Ensure that vendor software security policies and SSDL processes are compatible with internal policies. Vendors likely comprise a diverse group—cloud providers, middleware providers, virtualization providers, container and orchestration providers, bespoke software creators, contractors, and many more—and each might be held to different policy requirements. Policy adherence enforcement might be through a point-in-time review (such as ensuring acceptance criteria), automated checks (such as those applied to pull requests, committed artifacts like containers, or similar), or convention and protocol (such as preventing services connection unless security settings are correct and expected certificates are present). Evidence of vendor adherence could include results from SSDL activities, from manual tests or tests built directly into automation or infrastructure, or from other software lifecycle instrumentation. For some policies or SSDL processes, vendor questionnaire responses and attestation alone might be sufficient.
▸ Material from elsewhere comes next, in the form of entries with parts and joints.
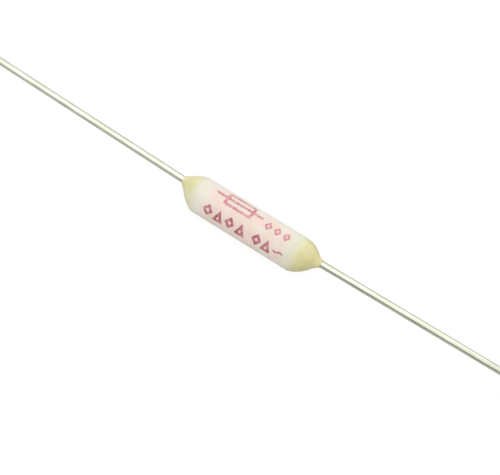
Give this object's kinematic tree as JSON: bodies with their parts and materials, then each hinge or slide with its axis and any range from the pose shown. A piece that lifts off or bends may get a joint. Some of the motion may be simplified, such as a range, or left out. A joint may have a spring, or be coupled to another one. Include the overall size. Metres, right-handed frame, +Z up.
{
  "type": "thermal fuse",
  "caption": "Axial thermal fuse with a white ceramic tube, and a cast resin seal and tinned lead wire at each end.",
  "frame": {"origin": "middle of the ceramic tube, on its axis", "axes": "+X along the tube towards the right wire, +Y to the side that both wires sit off centre, +Z up"},
  "size_m": [0.0893, 0.0042, 0.0042],
  "materials": {
    "white_ceramic": "fired, unglazed, smooth",
    "seal_resin": "cast epoxy, pale yellow, slightly clear",
    "tinned_copper": "bright tin over drawn copper wire",
    "fusible_alloy": "dull grey cast alloy",
    "flux_resin": "waxy amber resin",
    "marking_ink": "thin red print"
  },
  "bodies": {
    "root": {"ceramic_tube": "white_ceramic", "end_seal_left": "seal_resin", "end_seal_right": "seal_resin", "lead_wire_left": "tinned_copper", "lead_wire_right": "tinned_copper", "fusible_element": "fusible_alloy", "flux_coating": "flux_resin"}
  },
  "joints": []
}
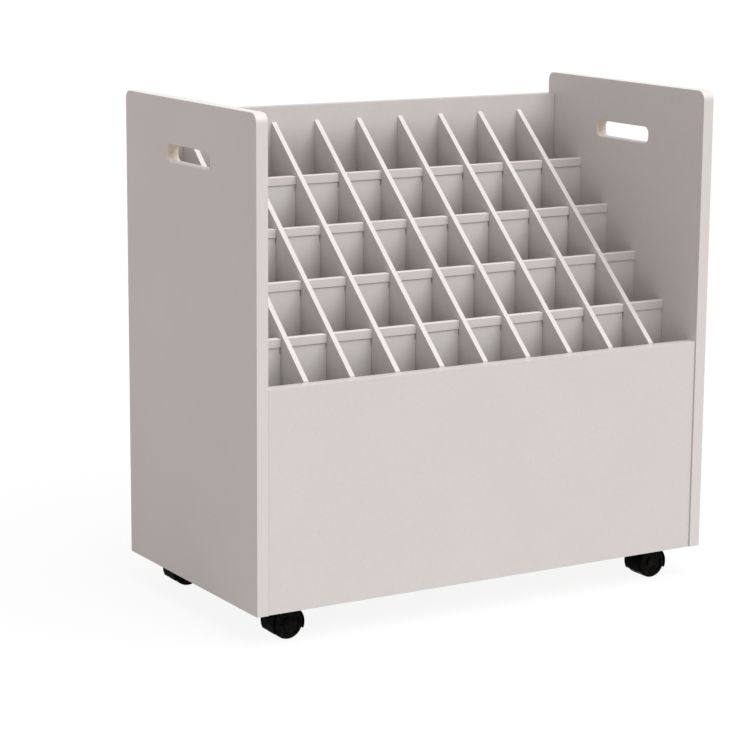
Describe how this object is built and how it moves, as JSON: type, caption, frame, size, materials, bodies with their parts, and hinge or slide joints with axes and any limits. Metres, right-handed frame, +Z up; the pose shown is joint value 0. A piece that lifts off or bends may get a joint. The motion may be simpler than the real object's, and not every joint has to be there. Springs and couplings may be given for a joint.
{
  "type": "mobile roll file organizer",
  "caption": "Laminate cabinet with an open egg-crate grid of square compartments, stepped up to the rear, for rolled drawings, on hooded twin-wheel casters.",
  "frame": {"origin": "on the floor, under the centre of the cabinet", "axes": "+X to the right, +Y to the rear, +Z up; the low front faces -Y"},
  "size_m": [0.7684, 0.4, 0.743],
  "materials": {
    "laminate": "satin",
    "edge_band": "satin",
    "divider_board": "satin",
    "label_strip": "satin",
    "dowel_wood": "raw",
    "cam_metal": "zinc plated",
    "caster_steel": "zinc plated",
    "hood_plastic": "moulded",
    "wheel_plastic": "moulded"
  },
  "bodies": {
    "cabinet": {"back_panel": "laminate", "back_top_band": "edge_band", "bottom_panel": "laminate", "cam_bolts": "cam_metal", "cam_locks": "cam_metal", "caster_screws": "caster_steel", "cross_divider_1": "divider_board", "cross_divider_2": "divider_board", "cross_divider_3": "divider_board", "cross_divider_4": "divider_board", "dowels": "dowel_wood", "front_left_caster_plate": "caster_steel", "front_left_swivel_pin": "caster_steel", "front_panel": "laminate", "front_right_caster_plate": "caster_steel", "front_right_swivel_pin": "caster_steel", "front_top_band": "edge_band", "label_strips_1": "label_strip", "label_strips_2": "label_strip", "label_strips_3": "label_strip", "label_strips_4": "label_strip", "left_edge_band": "edge_band", "left_side_panel": "laminate", "long_divider_1": "divider_board", "long_divider_2": "divider_board", "long_divider_3": "divider_board", "long_divider_4": "divider_board", "long_divider_5": "divider_board", "long_divider_6": "divider_board", "long_divider_7": "divider_board", "long_divider_8": "divider_board", "long_divider_9": "divider_board", "rear_left_caster_plate": "caster_steel", "rear_left_swivel_pin": "caster_steel", "rear_right_caster_plate": "caster_steel", "rear_right_swivel_pin": "caster_steel", "right_edge_band": "edge_band", "right_side_panel": "laminate", "swivel_washers": "caster_steel"},
    "front_left_caster": {"front_left_caster_hood": "hood_plastic", "front_left_caster_axle": "caster_steel"},
    "front_left_front_wheel": {"front_left_caster_front_wheel": "wheel_plastic"},
    "front_left_rear_wheel": {"front_left_caster_rear_wheel": "wheel_plastic"},
    "front_right_caster": {"front_right_caster_hood": "hood_plastic", "front_right_caster_axle": "caster_steel"},
    "front_right_front_wheel": {"front_right_caster_front_wheel": "wheel_plastic"},
    "front_right_rear_wheel": {"front_right_caster_rear_wheel": "wheel_plastic"},
    "rear_left_caster": {"rear_left_caster_hood": "hood_plastic", "rear_left_caster_axle": "caster_steel"},
    "rear_left_front_wheel": {"rear_left_caster_front_wheel": "wheel_plastic"},
    "rear_left_rear_wheel": {"rear_left_caster_rear_wheel": "wheel_plastic"},
    "rear_right_caster": {"rear_right_caster_hood": "hood_plastic", "rear_right_caster_axle": "caster_steel"},
    "rear_right_front_wheel": {"rear_right_caster_front_wheel": "wheel_plastic"},
    "rear_right_rear_wheel": {"rear_right_caster_rear_wheel": "wheel_plastic"}
  },
  "joints": [
    {"name": "front_left_swivel", "type": "hinge", "parent": "cabinet", "child": "front_left_caster", "pos_m": [-0.31767, -0.155, 0.05], "axis": [0, 0, 1], "continuous": true},
    {"name": "front_right_swivel", "type": "hinge", "parent": "cabinet", "child": "front_right_caster", "pos_m": [0.31767, -0.155, 0.05], "axis": [0, 0, 1], "continuous": true},
    {"name": "rear_left_swivel", "type": "hinge", "parent": "cabinet", "child": "rear_left_caster", "pos_m": [-0.31767, 0.155, 0.05], "axis": [0, 0, 1], "continuous": true},
    {"name": "rear_right_swivel", "type": "hinge", "parent": "cabinet", "child": "rear_right_caster", "pos_m": [0.31767, 0.155, 0.05], "axis": [0, 0, 1], "continuous": true},
    {"name": "front_left_front_wheel_roll", "type": "hinge", "parent": "front_left_caster", "child": "front_left_front_wheel", "pos_m": [-0.31967, -0.155, 0.023], "axis": [0, 1, 0], "continuous": true},
    {"name": "front_left_rear_wheel_roll", "type": "hinge", "parent": "front_left_caster", "child": "front_left_rear_wheel", "pos_m": [-0.31967, -0.155, 0.023], "axis": [0, 1, 0], "continuous": true},
    {"name": "front_right_front_wheel_roll", "type": "hinge", "parent": "front_right_caster", "child": "front_right_front_wheel", "pos_m": [0.31567, -0.155, 0.023], "axis": [0, 1, 0], "continuous": true},
    {"name": "front_right_rear_wheel_roll", "type": "hinge", "parent": "front_right_caster", "child": "front_right_rear_wheel", "pos_m": [0.31567, -0.155, 0.023], "axis": [0, 1, 0], "continuous": true},
    {"name": "rear_left_front_wheel_roll", "type": "hinge", "parent": "rear_left_caster", "child": "rear_left_front_wheel", "pos_m": [-0.31967, 0.155, 0.023], "axis": [0, 1, 0], "continuous": true},
    {"name": "rear_left_rear_wheel_roll", "type": "hinge", "parent": "rear_left_caster", "child": "rear_left_rear_wheel", "pos_m": [-0.31967, 0.155, 0.023], "axis": [0, 1, 0], "continuous": true},
    {"name": "rear_right_front_wheel_roll", "type": "hinge", "parent": "rear_right_caster", "child": "rear_right_front_wheel", "pos_m": [0.31567, 0.155, 0.023], "axis": [0, 1, 0], "continuous": true},
    {"name": "rear_right_rear_wheel_roll", "type": "hinge", "parent": "rear_right_caster", "child": "rear_right_rear_wheel", "pos_m": [0.31567, 0.155, 0.023], "axis": [0, 1, 0], "continuous": true}
  ]
}
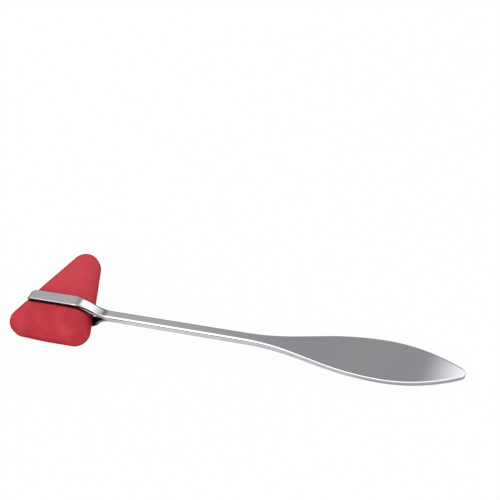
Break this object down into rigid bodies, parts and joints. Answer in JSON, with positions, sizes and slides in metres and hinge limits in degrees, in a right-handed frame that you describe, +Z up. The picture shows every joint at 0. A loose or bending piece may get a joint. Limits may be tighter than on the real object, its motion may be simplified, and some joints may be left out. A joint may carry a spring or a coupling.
{
  "type": "reflex hammer",
  "caption": "Reflex hammer with a flat triangular rubber head held in a metal loop, a forked neck, a slim shaft and a flat leaf-shaped blade.",
  "frame": {"origin": "centre of the flat underside of the loop, below the middle of the rubber head", "axes": "+X along the handle to the tip of the blade, +Y to the narrow end of the head, +Z up through the hammer's thickness"},
  "size_m": [0.2017, 0.0491, 0.0179],
  "materials": {
    "polished_chrome": "polished plating, lightly buffed",
    "red_rubber": "satin moulded rubber, slightly clouded"
  },
  "bodies": {
    "handle": {"handle": "polished_chrome"},
    "head": {"rubber_head": "red_rubber"}
  },
  "joints": [
    {"name": "head_draw", "type": "slide", "parent": "handle", "child": "head", "axis": [0, -1, 0], "range_m": [0, 0.04]}
  ]
}
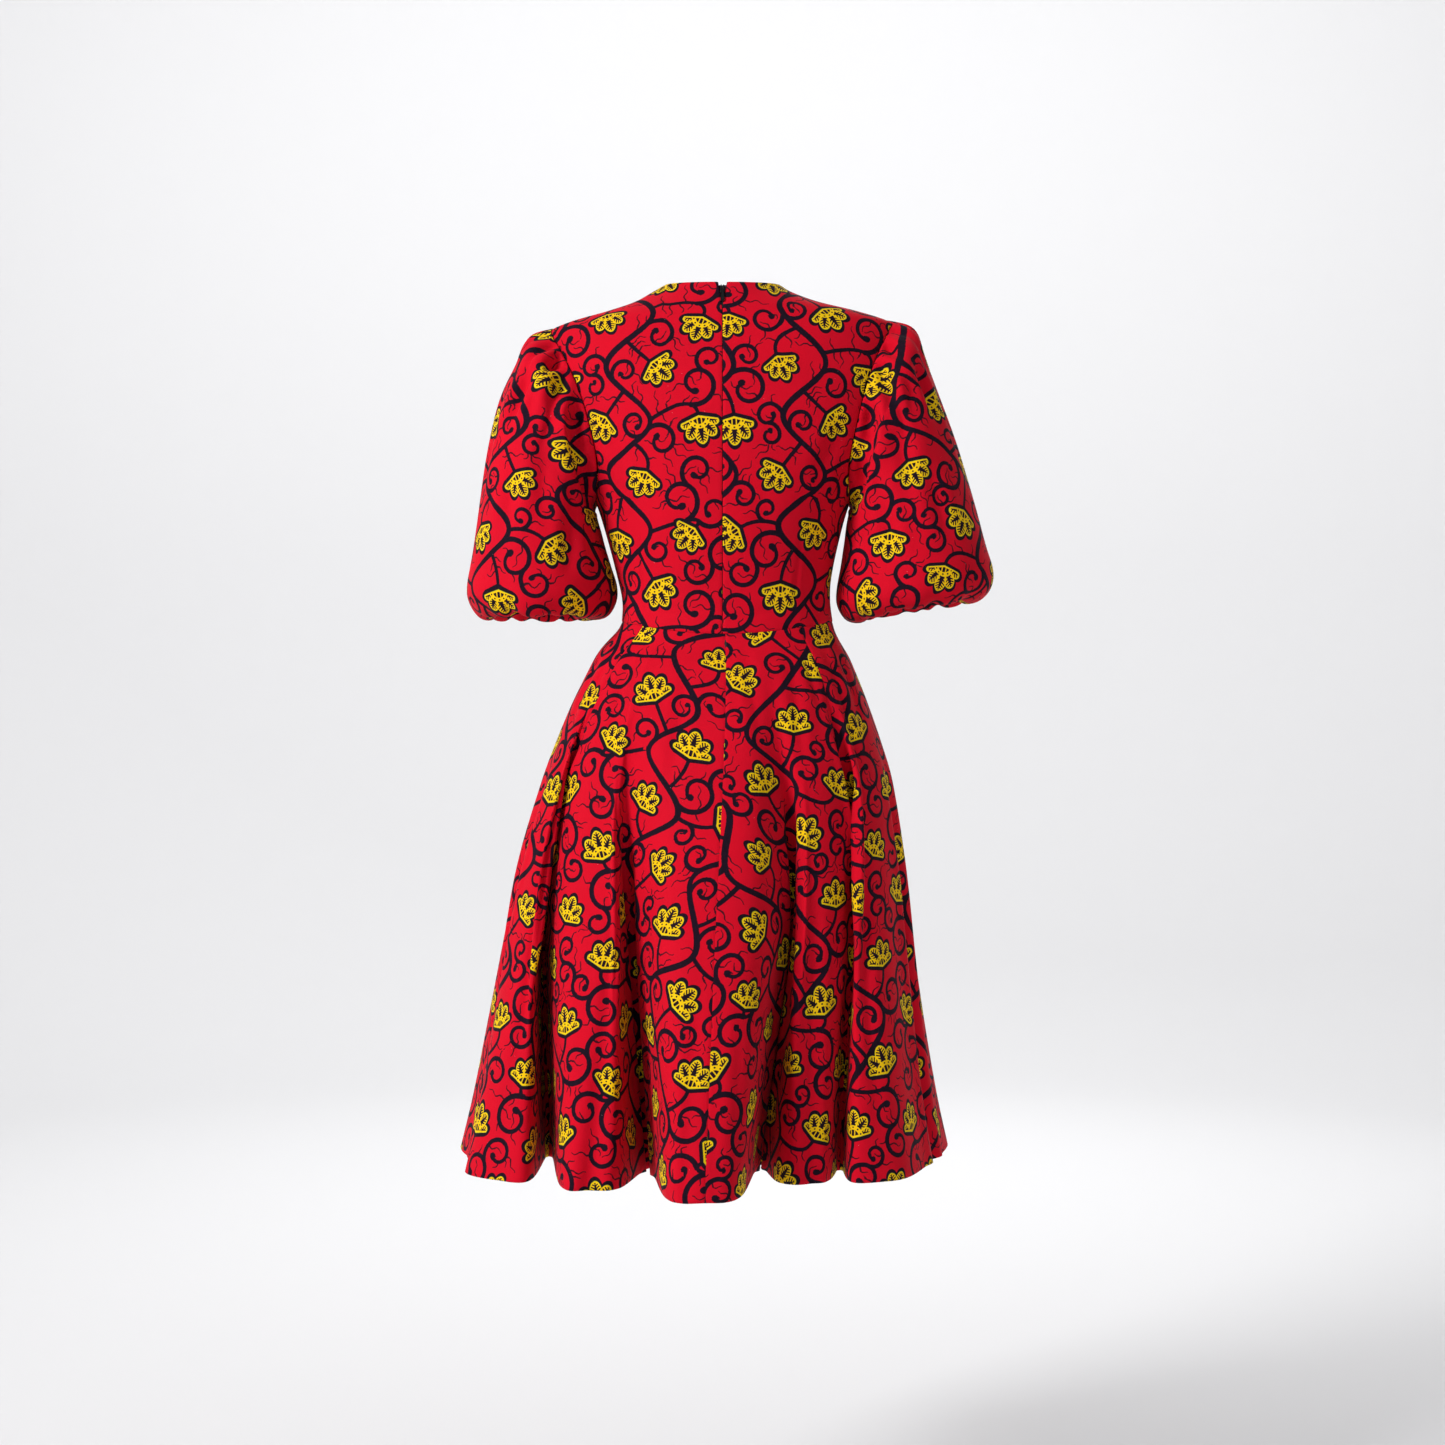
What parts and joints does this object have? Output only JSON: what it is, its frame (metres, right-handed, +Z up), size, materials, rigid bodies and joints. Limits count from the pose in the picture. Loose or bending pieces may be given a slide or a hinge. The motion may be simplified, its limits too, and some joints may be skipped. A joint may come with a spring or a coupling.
{
  "type": "ankara wax print dress",
  "caption": "Knee-length wax print cotton dress with a fitted bodice, puff sleeves, a flared gored skirt in deep folds and a concealed back zip",
  "frame": {"origin": "Midway between the two neck points, at their height, where the dress is held by the shoulders under it", "axes": "+Z runs up the dress, +Y out of its back, where the zip is, and +X towards its left sleeve"},
  "size_m": [0.5982, 0.5146, 0.9675],
  "materials": {
    "printed_cotton": "plain-woven cotton with a wax print of blossoms and vines in yellow and near-black on red",
    "zip_tape": "black woven polyester tape with a nylon coil",
    "zip_enamel": "black enamel on zinc"
  },
  "bodies": {
    "garment": {"bodice_back_left": "printed_cotton", "bodice_back_right": "printed_cotton", "bodice_front": "printed_cotton", "sleeve_left": "printed_cotton", "sleeve_right": "printed_cotton", "skirt_back_left": "printed_cotton", "skirt_back_right": "printed_cotton", "skirt_side_left": "printed_cotton", "skirt_side_right": "printed_cotton", "skirt_front": "printed_cotton", "zip_tape_left": "zip_tape", "zip_tape_right": "zip_tape", "zip_slider": "zip_enamel"},
    "pull_tab": {"zip_pull_tab": "zip_enamel"}
  },
  "joints": [
    {"name": "pull_tab_swing", "type": "hinge", "parent": "garment", "child": "pull_tab", "pos_m": [0, 0.05632, -0.01081], "axis": [1, 0, 0], "range_deg": [0, 160]}
  ]
}
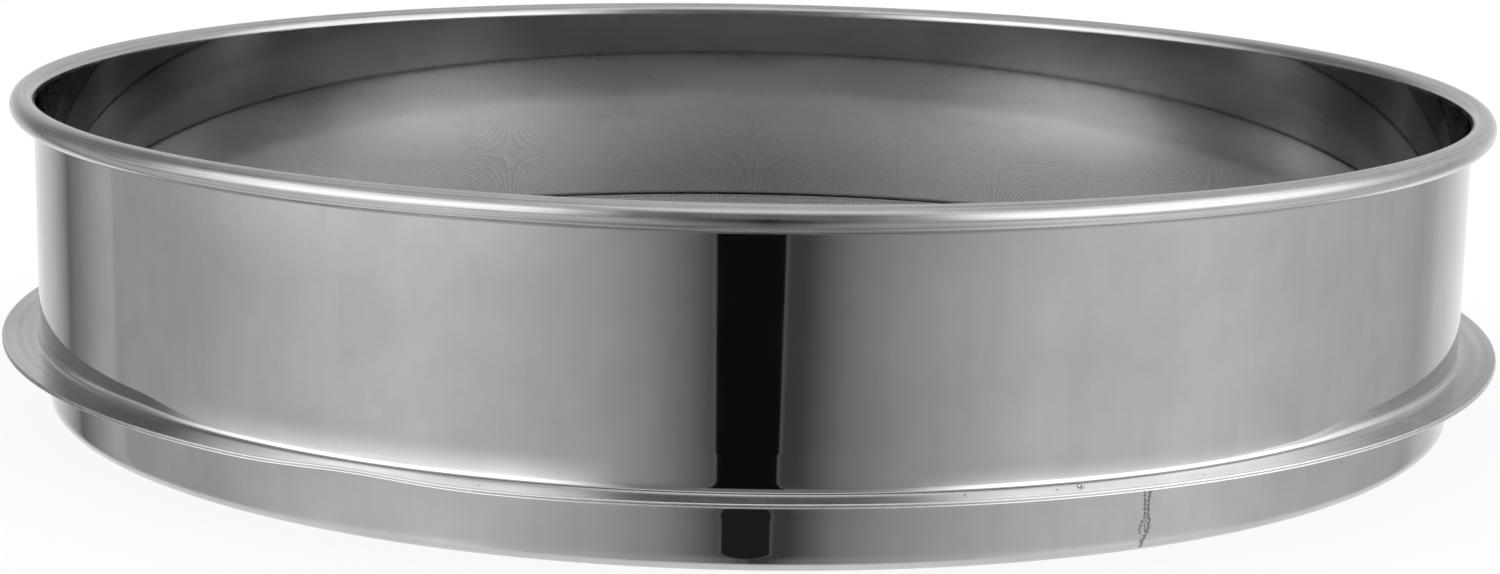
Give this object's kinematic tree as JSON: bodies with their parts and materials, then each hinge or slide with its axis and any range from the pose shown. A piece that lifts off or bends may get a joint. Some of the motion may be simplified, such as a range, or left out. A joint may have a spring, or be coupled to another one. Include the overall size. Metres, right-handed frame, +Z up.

Feed information from the software lifecycle into the policy creation and maintenance process to drive improvements, such as in defect prevention and strengthening governance-as-code practices (see [SM3.4]). With this feedback as a routine process, blind spots can be eliminated by mapping them to trends in SSDL failures. Events such as the regular appearance of inadequate architecture analysis, recurring vulnerabilities, ignored security release conditions, or the wrong vendor choice for carrying out a penetration test can expose policy weakness (see [CP1.3]). As an example, lifecycle data including KPIs, OKRs, KRIs, SLIs, SLOs, or other organizational metrics can indicate where policies impose too much bureaucracy by introducing friction that prevents engineering from meeting the expected delivery cadence. Rapid technology evolution might also create policy gaps that must be addressed. Over time, policies become more practical and easier to carry out (see [SM1.1]). Ultimately, policies are refined with SSDL data to enhance and improve effectiveness.